The Court of Appeals held these statements were “in reality” the Board’s findings of fact; inasmuch as the purpose for which findings of fact are required was deemed satisfied, the majority concluded the location of the statement within the order was *31 a defect in form which did not warrant reversal. Perez v. United States Steel Corporation, supra, 416 N.E.2d at 866. Judge Staton dissented on the basis that the statements did not satisfy the substantive purposes of the fact-finding requirement. Id. We embrace the latter view.

In its disposition of Perez’s first appeal, the Court of Appeals, as the rule to be employed by the Industrial Board on remand, expressly adopted Dean Small’s definition of “permanent total disability” and the proof necessary to establish the existence of that condition under Ind.Code § 22-3-3 — 10(b)(3) (Burns 1974). Perez v. United States Steel Corporation, supra, 172 Ind.App. at 245-6, 359 N.E.2d at 927-8, quoting Small, Workmen’s Compensation Law of Indiana § 9.4 p. 244 (1950). To establish a “permanent total disability,” the workman is required to prove he or she “cannot carry on reasonable types of employment.” Id. The “reasonableness” of the workman’s opportunities are to be assessed “by his physical and mental fitness for them and by their availability.” Id.

The Industrial Board’s statement in its “Summary of Evidence” that the evidence revealed “Plaintiff is capable of pursuing many normal kinds of occupations” no more enlightens us than its statement that “plaintiff is not permanently totally disabled.” To state the former is merely to restate the latter, for the legal definition of a term or phrase is but another statement in the abstract. Here, it provides no insight into the factual basis for the Industrial Board’s finding of ultimate fact that Perez was not permanently totally disabled or, as defined, unable to carry on reasonable types of employment. Consequently, we find the statements insufficient to satisfy the substantive purposes of the requirement that administrative agencies make specific findings of fact.
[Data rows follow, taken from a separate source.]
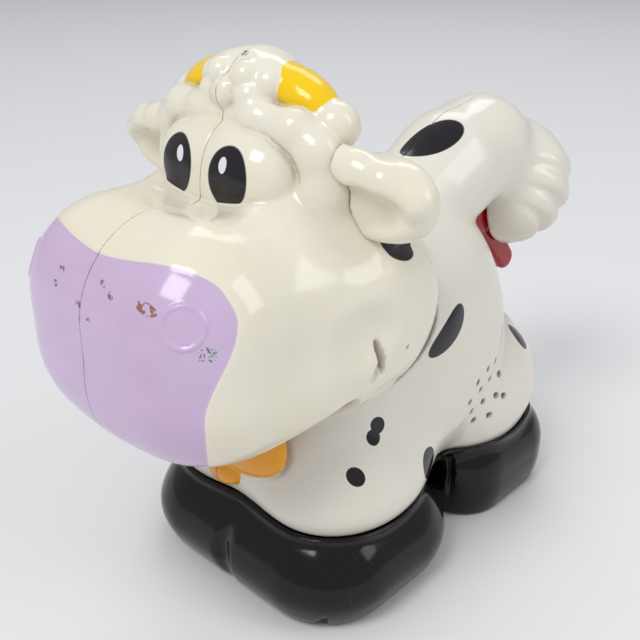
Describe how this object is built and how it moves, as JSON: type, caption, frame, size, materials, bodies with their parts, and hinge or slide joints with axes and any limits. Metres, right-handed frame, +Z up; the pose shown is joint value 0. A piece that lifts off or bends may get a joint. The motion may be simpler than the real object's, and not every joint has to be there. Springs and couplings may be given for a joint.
{
  "type": "toy flashlight",
  "caption": "Cow-shaped toy flashlight: squeezing a trigger under the tail lifts the head off a battery lamp, and a speaker in the flank makes its sound.",
  "frame": {"origin": "under the middle of the toy, on the ground that the hooves stand on", "axes": "+Z up; the cow faces -Y; the cow's left side is +X"},
  "size_m": [0.1117, 0.1911, 0.1552],
  "materials": {
    "cream_plastic": "slightly yellowed ivory plastic with painted patches",
    "black_plastic": "glossy near-black",
    "red_plastic": "satin deep red",
    "grey_plastic": "plain moulded grey",
    "clear_plastic": "clear",
    "bulb_glass": "clear",
    "reflector_silver": "vacuum-metallised plastic",
    "steel": "plated",
    "board_green": "solder mask",
    "battery_jacket": "printed jacket, left plain"
  },
  "bodies": {
    "case": {"battery_1": "battery_jacket", "battery_2": "battery_jacket", "battery_door": "cream_plastic", "battery_tray": "grey_plastic", "body_left_shell": "cream_plastic", "body_right_shell": "cream_plastic", "bulb": "bulb_glass", "bulb_socket": "steel", "case_screw_1": "steel", "case_screw_2": "steel", "case_screw_3": "steel", "case_screw_4": "steel", "circuit_board": "board_green", "contact_plate_1": "steel", "contact_plate_2": "steel", "contact_spring_1": "steel", "contact_spring_2": "steel", "door_screw": "steel", "front_hooves": "black_plastic", "lamp_housing": "grey_plastic", "lens": "clear_plastic", "lower_jaw": "cream_plastic", "neck_drum": "cream_plastic", "rear_hooves": "black_plastic", "reflector": "reflector_silver", "return_spring": "steel", "sound_chip": "black_plastic", "speaker": "black_plastic", "switch_body": "grey_plastic", "trigger_pin": "steel"},
    "head": {"head_left_shell": "cream_plastic", "head_right_shell": "cream_plastic", "left_ear": "cream_plastic", "right_ear": "cream_plastic", "head_axle": "steel", "head_lever": "grey_plastic", "lever_pin": "steel", "head_screw_1": "steel", "head_screw_2": "steel"},
    "trigger": {"trigger": "red_plastic", "crank_pin": "steel"},
    "rod": {"link_rod": "grey_plastic"},
    "plunger": {"switch_plunger": "red_plastic"}
  },
  "joints": [
    {"name": "head_tilt", "type": "hinge", "parent": "case", "child": "head", "pos_m": [0, -0.028, 0.094], "axis": [-1, 0, 0], "range_deg": [0, 25]},
    {"name": "trigger_squeeze", "type": "hinge", "parent": "case", "child": "trigger", "pos_m": [0, 0.046, 0.098], "axis": [1, 0, 0], "range_deg": [0, 17.9], "stiffness_Nm_per_rad": 0.05, "springref_deg": -5.73, "deforming": ["return_spring"]},
    {"name": "rod_turn", "type": "hinge", "parent": "trigger", "child": "rod", "pos_m": [0, 0.042, 0.112], "axis": [1, 0, 0], "range_deg": [-18, 0]},
    {"name": "switch_press", "type": "slide", "parent": "case", "child": "plunger", "axis": [0, 0, -1], "range_m": [0, 0.0036]}
  ],
  "couplings": [
    {"joint": "trigger_squeeze", "follows": "head_tilt", "ratio": 0.7123},
    {"joint": "rod_turn", "follows": "head_tilt", "ratio": -0.7141},
    {"joint": "switch_press", "follows": "head_tilt", "m_per_rad": 0.008}
  ]
}
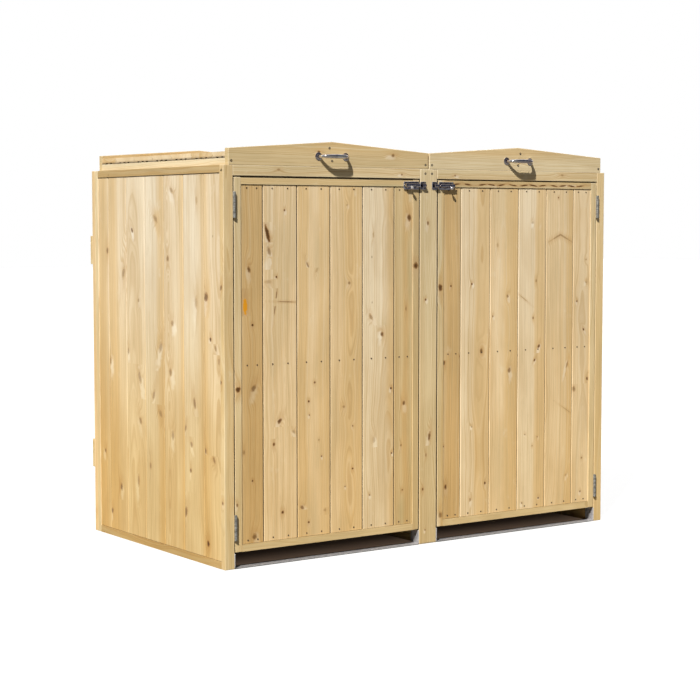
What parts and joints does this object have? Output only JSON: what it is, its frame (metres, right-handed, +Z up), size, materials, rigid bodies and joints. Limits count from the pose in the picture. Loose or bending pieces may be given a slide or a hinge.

Our courts have repeatedly emphasized the imperative nature of the need for specific findings of fact. See, e. g., Talas v. Correct Piping Company, Inc., (1981) Ind., 416 N.E.2d 845; Hawley v. South Bend Dept. of Redevelopment, supra; Kunz v. Waterman, supra; Uhlir v. Ritz, (1970) 255 Ind. 342, 264 N.E.2d 312; Carlton v. Bd. of Zoning Appeals, (1969) 252 Ind. 56, 245 N.E.2d 337; Indiana Bell Telephone Co., Inc. v. Owens, (1980) Ind.App., 399 N.E.2d 443; Penn-Dixie Steel Corp. v. Savage, (1979) Ind.App., 390 N.E.2d 203; Yunker v. Porter County Sheriff’s Merit Bd., (1978) Ind.App., 382 N.E.2d 977; Whispering Pines Home for Senior Citizens v. Nicalek, (1975) Ind.App., 333 N.E.2d 324. Our insistence on compliance with the requirement has not been predicated on esoteric legal technicalities or the rote imposition of statutory provisions.